S&P 500 jumped ~1.0% (best day in five weeks) as WTI crude fell 3.4% to $95.36 and Brent declined 0.9% to $102.20, providing a temporary easing of oil-driven market pressure. The 10-year Treasury yield eased to 4.24% (from 4.28% Friday; 3.97% pre-war), while traders pushed back expectations for Fed rate cuts amid the war-driven oil shock. Notable movers: Norwegian Cruise +4.6%, United +3.1%, Nvidia +2.5%; Dollar Tree rose 7.3% on a profit beat, Nebius jumped 15.3% after a potential $27bn Meta contract, and Public Storage announced an all-stock acquisition valuing National Storage Affiliates at $10.5bn; downside risk persists if Iran keeps the Strait of Hormuz closed, which could re-tighten oil and inflation.

Analysis

Energy risk-premium compression has an outsized, asymmetric impact across cyclical operators and service providers: fuel-price sensitivity is nonlinear because fixed-cost schedules and hedging books create step functions in EBITDA as jet and bunker fuel move across certain thresholds.
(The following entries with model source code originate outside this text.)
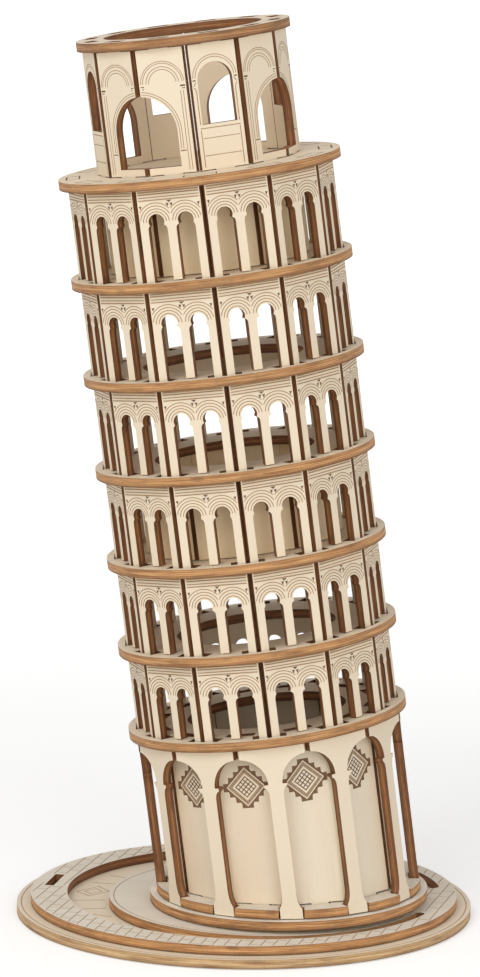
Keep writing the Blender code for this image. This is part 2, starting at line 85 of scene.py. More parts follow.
class TowerSizes(bpy.types.PropertyGroup):
    """Sizes that the finish shares with the solids under it."""
    gap: length("Gap", "Clearance between pieces that seat on each other", 0.25)
    basin_x: length("Basin X", "Outer arc of the crescent, sideways", 2.9)
    basin_y: length("Basin Y", "Outer arc of the crescent, front to back", 0.4)
    basin_margin: length("Basin margin", "Paving radius less that of the outer arc", 6.8)
    basin_depth: length("Basin depth", "Outer arc's radius less that of the inner arc", 7.7)
    basin_shift_x: length("Basin shift X", "From the outer arc's centre to the inner's", 3.7)
    basin_shift_y: length("Basin shift Y", "From the outer arc's centre to the inner's", -4.4)
    basin_front: angle("Basin front end", "Where the crescent stops in front", 334.0)
    basin_back: angle("Basin back end", "Where the crescent stops behind", 10.5)
    drain_bearing: angle("Drain bearing", "Where the drain slot lies on the paving", 169.5)
    drain_length: length("Drain length", "Length of the drain slot", 12.2)
    drain_width: length("Drain width", "Width of the drain slot", 2.5)
    rib_inset: length("Rib inset", "Plinth rim to the ends of its ribs", 10.7)
    rib_spacing: length("Rib spacing", "Between the two ribs under the plinth", 32.0)
    plinth_tilt: angle("Plinth tilt", "How far the plinth dips towards the lean", 1.2)
    lean: angle("Lean", "Lean of the tower", 7.5)
    turn: angle("Turn", "The storeys' turn about the tower's axis", 2.4)
    foot_x: length("Foot X", "Where the tower's axis meets the table", 13.14)
    foot_y: length("Foot Y", "Where the tower's axis meets the table", -8.2)
    floor_radius: length("Floor radius", "Radius of the plinth and the floor plates", 36.7)
    ground_top: length("Ground top", "Along the axis to the top of the first floor plate", 56.8)
    gallery_pitch: length("Gallery pitch", "First gallery, plate top to plate top", 22.5)
    gallery_growth: length("Gallery growth", "Each gallery is this much taller than the last", 0.7)
    belfry_pitch: length("Belfry pitch", "Last floor plate's top to the roof's top", 34.75)
    well_radius: length("Well radius", "Round opening in each floor plate", 21.0)
    tab_depth: length("Tab depth", "How far legs and tabs enter a plate", 1.9)
    ground_inset: length("Ground inset", "Plate rim to the ground storey's corners", 1.0)
    collar_lip: length("Collar lip", "Column faces to the rim of the notched collar", 0.5)
    arch_radius: length("Arch radius", "Ground storey arches", 7.4)
    arch_crown: length("Arch crown", "Plate underside to the crown of an arch", 2.6)
    arch_spring: length("Arch springing", "Crown of the arch to its springing", 7.4)
    ledge: length("Ledge", "Capital's reach beyond the shaft", 1.1)
    capital: length("Capital", "Height of the columns' capitals", 3.3)
    foot_width: length("Foot width", "Width of a column's foot", 5.8)
    foot_flare: length("Foot flare", "Height of the flare above the foot", 4.0)
    infill_setback: length("Infill setback", "Storey's corners to the infill's corners", 5.1)
    infill_tab: length("Infill tab", "Width of the infill's tab in the collar", 4.6)
    infill_top_tab: length("Infill top tab", "Width of the infill's tab in the first plate", 7.0)
    gallery_inset: length("Gallery inset", "Plate rim to the gallery's corners", 2.1)
    bay_centre: length("Bay centre", "Panel middle to the middle of each arch", 3.85)
    bay_radius: length("Bay radius", "Radius of a gallery's arches", 2.1)
    bay_spring: length("Bay springing", "Plate underside to the springing", 8.4)
    bay_capital: length("Bay capital", "Height of the slim columns' capitals", 1.8)
    shaft_width: length("Shaft width", "Width of the middle column", 2.3)
    side_shaft: length("Side shaft", "Panel middle to the inner edge of a side column", 6.2)
    slot_spare: length("Slot spare", "A leg slot's reach beyond the leg in it", 1.5)
    drum_setback: length("Drum setback", "Gallery's corners to the drum's corners", 8.6)
    belfry_inset: length("Belfry inset", "Plate rim to the belfry's corners", 10.1)
    roof_overhang: length("Roof overhang", "Roof rim beyond the belfry's corners", 1.1)
    roof_margin: length("Roof margin", "Belfry's corners to the roof's opening", 6.1)
    portal_radius: length("Portal radius", "Arch of the tall portals", 9.3)
    portal_sill: length("Portal sill", "Height of the portals' sill", 2.0)
    portal_spring: length("Portal springing", "Height of the portals' springing", 11.1)
    window_width: length("Window width", "Width of the belfry's windows", 9.2)
    window_sill: length("Window sill", "Height of the windows' sill", 11.7)
    window_spring: length("Window springing", "Height of the windows' springing", 22.7)
    belfry_tab: length("Belfry tab", "Width of the belfry panels' tabs", 5.0)


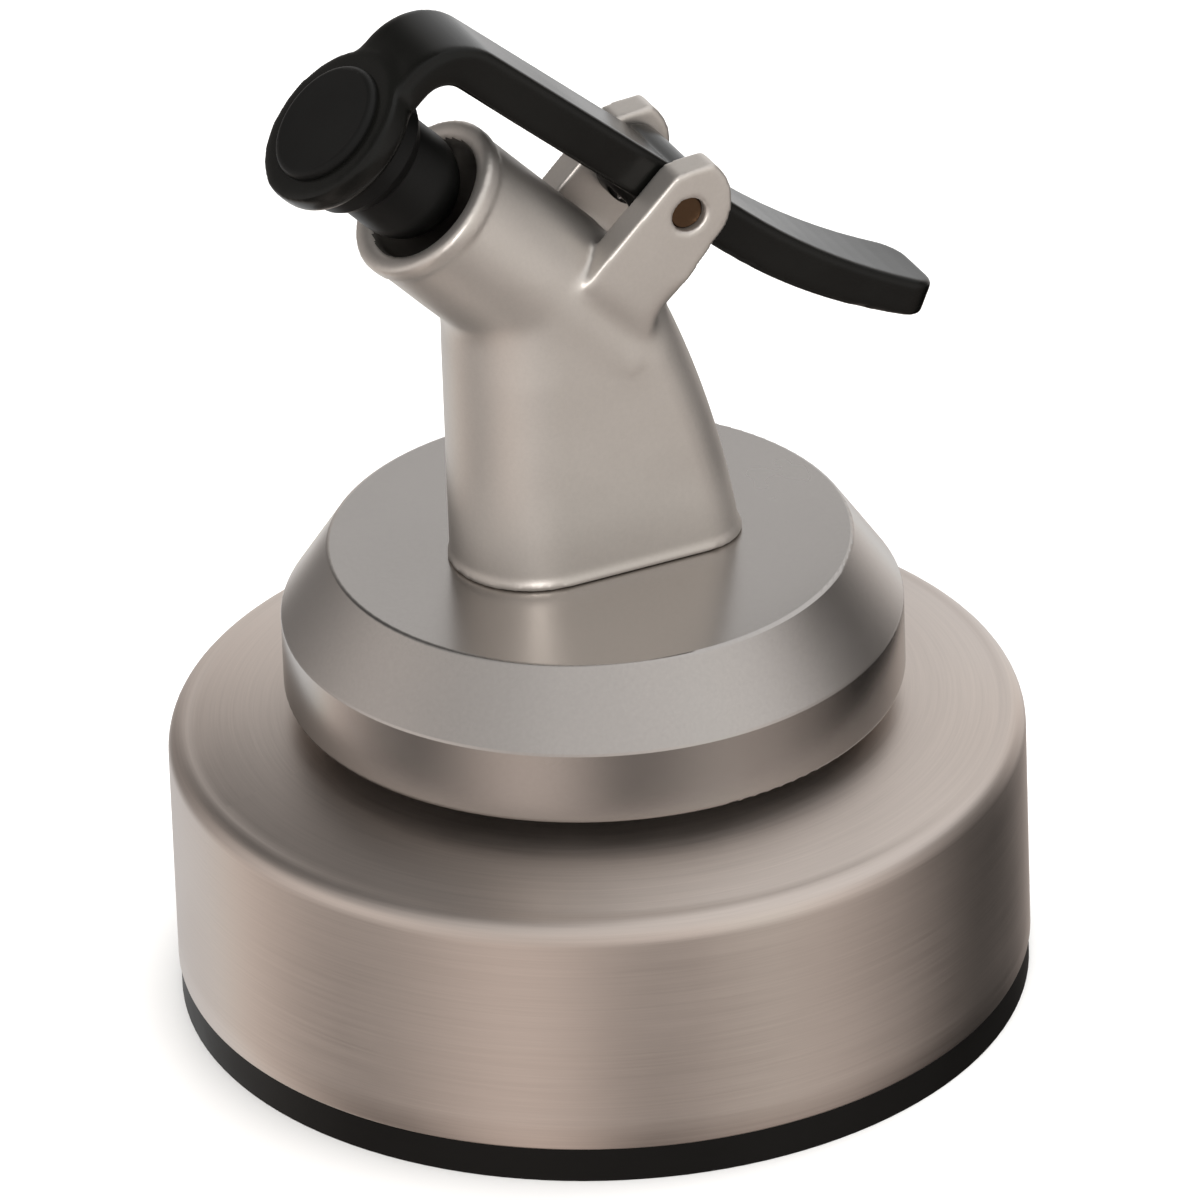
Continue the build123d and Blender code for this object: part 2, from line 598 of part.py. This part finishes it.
with BuildPart() as neck_screws:
    with BuildSketch(Plane.XY.offset(CLAMP_BOTTOM_Z - SCREW_HEAD_H)):
        with Locations(*SCREW_PLACES):
            Circle(SCREW_HEAD_R)
    extrude(amount=SCREW_HEAD_H)
    fillet(neck_screws.edges().group_by(Axis.Z)[0], SCREW_HEAD_FILLET)
    with BuildSketch(Plane.XY.offset(CLAMP_BOTTOM_Z)):
        with Locations(*SCREW_PLACES):
            Circle(SCREW_R)
    extrude(amount=SCREW_TOP_Z - CLAMP_BOTTOM_Z)
    # cross recess in each head
    with BuildSketch(Plane.XY.offset(CLAMP_BOTTOM_Z - SCREW_HEAD_H)):
        with Locations(*SCREW_PLACES):
            Rectangle(CROSS_L, CROSS_W)
            Rectangle(CROSS_W, CROSS_L)
    extrude(amount=CROSS_DEPTH, mode=Mode.SUBTRACT)

with BuildPart() as vent_tube:
    with BuildSketch(Plane.XY.offset(VENT_TUBE_BOTTOM_Z)):
        with Locations((VENT_X, 0)):
            Circle(VENT_R)
            Circle(VENT_R - VENT_TUBE_WALL, mode=Mode.SUBTRACT)
    extrude(amount=VENT_TUBE_TOP_Z - VENT_TUBE_BOTTOM_Z)

# ---- lever return spring --------------------------------------------------------------

with BuildPart() as coil_and_legs:
    coil_h = SPRING_TURNS * SPRING_PITCH
    with BuildLine():
        coil = Helix(pitch=SPRING_PITCH, height=coil_h, radius=SPRING_MEAN_R,
                     center=(PIN_X, -coil_h / 2, PIN_Z), direction=(0, 1, 0))
    with BuildSketch(Plane(origin=coil @ 0, z_dir=coil % 0)):
        Circle(SPRING_WIRE_R)
    sweep(path=coil, is_frenet=True)
    # a long leg under the lever's tail, and a short one down between the ears
    with BuildSketch(Plane(origin=coil @ 0, z_dir=-(coil % 0))):
        Circle(SPRING_WIRE_R)
    extrude(amount=SPRING_LEG_TAIL)
    with BuildSketch(Plane(origin=coil @ 1, z_dir=coil % 1)):
        Circle(SPRING_WIRE_R)
    extrude(amount=SPRING_LEG_BODY)

# turned about the pin, so that the coil starts at its lowest point as seen along the arm
turned_spring = coil_and_legs.part.rotate(Axis(PIN, (0, 1, 0)), 180 + LEVER_SLOPE)

with BuildPart() as return_spring:
    add(turned_spring)

# ---- files ----------------------------------------------------------------------------

PIECES = {
    "cap_shell": cap_shell,
    "inner_cap": inner_cap,
    "cap_liner": cap_liner,
    "deck_gasket": deck_gasket,
    "base_disc": base_disc,
    "stem_seal": stem_seal,
    "stem_washer": stem_washer,
    "stem_nut": stem_nut,
    "spout_body": spout_body,
    "neck_seal": neck_seal,
    "clamp_plate": clamp_plate,
    "neck_screws": neck_screws,
    "vent_tube": vent_tube,
    "pivot_pin": pivot_pin,
    "return_spring": return_spring,
    "lever": lever,
    "stopper": stopper,
}

os.makedirs("parts", exist_ok=True)
for node, piece in PIECES.items():
    piece.part.label = node
    export_step(piece.part, f"parts/{node}.step")
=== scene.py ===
"""Lever pour-spout lid: materials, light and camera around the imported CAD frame.

Lengths are in metres. The frame's origin is the centre of the cap's bottom rim, +Z is up,
the spout leans towards -X and the lever's thumb end points to +X.
"""
from math import cos, pi, radians, sin

import bpy
from mathutils import Matrix, Vector


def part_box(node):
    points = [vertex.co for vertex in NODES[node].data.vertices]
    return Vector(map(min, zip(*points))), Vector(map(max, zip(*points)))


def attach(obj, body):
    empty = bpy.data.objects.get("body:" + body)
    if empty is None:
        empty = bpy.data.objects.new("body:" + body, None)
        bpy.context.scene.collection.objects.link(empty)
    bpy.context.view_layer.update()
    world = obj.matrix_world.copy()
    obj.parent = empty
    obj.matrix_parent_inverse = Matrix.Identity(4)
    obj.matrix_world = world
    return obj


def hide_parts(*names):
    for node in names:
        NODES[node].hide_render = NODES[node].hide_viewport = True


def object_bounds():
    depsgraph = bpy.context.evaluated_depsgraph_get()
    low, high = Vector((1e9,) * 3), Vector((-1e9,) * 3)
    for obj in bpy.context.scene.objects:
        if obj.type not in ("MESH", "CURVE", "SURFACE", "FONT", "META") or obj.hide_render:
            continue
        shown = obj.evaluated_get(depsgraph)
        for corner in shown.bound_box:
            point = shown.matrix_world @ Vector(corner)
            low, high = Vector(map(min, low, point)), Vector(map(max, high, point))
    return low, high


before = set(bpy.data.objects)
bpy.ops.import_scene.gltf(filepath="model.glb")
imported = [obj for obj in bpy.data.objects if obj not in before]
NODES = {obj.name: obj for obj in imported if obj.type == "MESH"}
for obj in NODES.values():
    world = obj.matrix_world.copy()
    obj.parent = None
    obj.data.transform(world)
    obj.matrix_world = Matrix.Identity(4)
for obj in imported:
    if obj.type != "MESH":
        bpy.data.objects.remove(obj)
cad_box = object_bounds()

# ---- view ---------------------------------------------------------------------------------

VIEW_AZIMUTH = radians(-24.31)
VIEW_ELEVATION = radians(30.44)
VIEW_ROLL = radians(-2.11)
CAMERA_DISTANCE = 0.801
SENSOR = 36.0                      # mm
FRAME_WIDTH = 0.05923              # what the picture spans at the origin's distance
AIM_RIGHT = -0.00027               # picture centre, measured from the origin in the view
AIM_UP = 0.01782

# ---- finishes -----------------------------------------------------------------------------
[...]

That implies the largest P/L pickup flows to companies with high fuel intensity and limited pricing power (cruise lines, regional and legacy carriers) in the first 3–9 months, while capital-intensive suppliers and refiners see revenue volatility later as throughput and margins rebase. A persisting Strait-of-Transit disruption would morph a short-term logistics shock into a multi-quarter supply shock via three mechanisms: insurance premia that reroute tankers and raise delivered cost, refinery feedstock displacement that forces unexpected run cuts, and fiscal/political responses that can reintroduce sanctions or emergency releases. Each mechanism has different lag profiles (days for insurance, weeks for routing, months for structural output), meaning market repricing can be punctuated and prone to violent reversals once any single mechanism changes. Positioning is crowded toward event-sensitive cyclicals and AI-exposure; that creates tactical opportunities to harvest gamma and convexity rather than pure directional exposure. Event-driven M&A (self-storage), infrastructure contract wins for small-cap cloud providers, and NVDA’s product cadence are three catalysts you can monetize with defined-risk option structures. Hedging macro-duration and oil-tail exposure remains the highest expected-value activity over the next 1–6 months because a single negative oil shock can wipe out multiple months of realized alpha in long-biased cyclical books.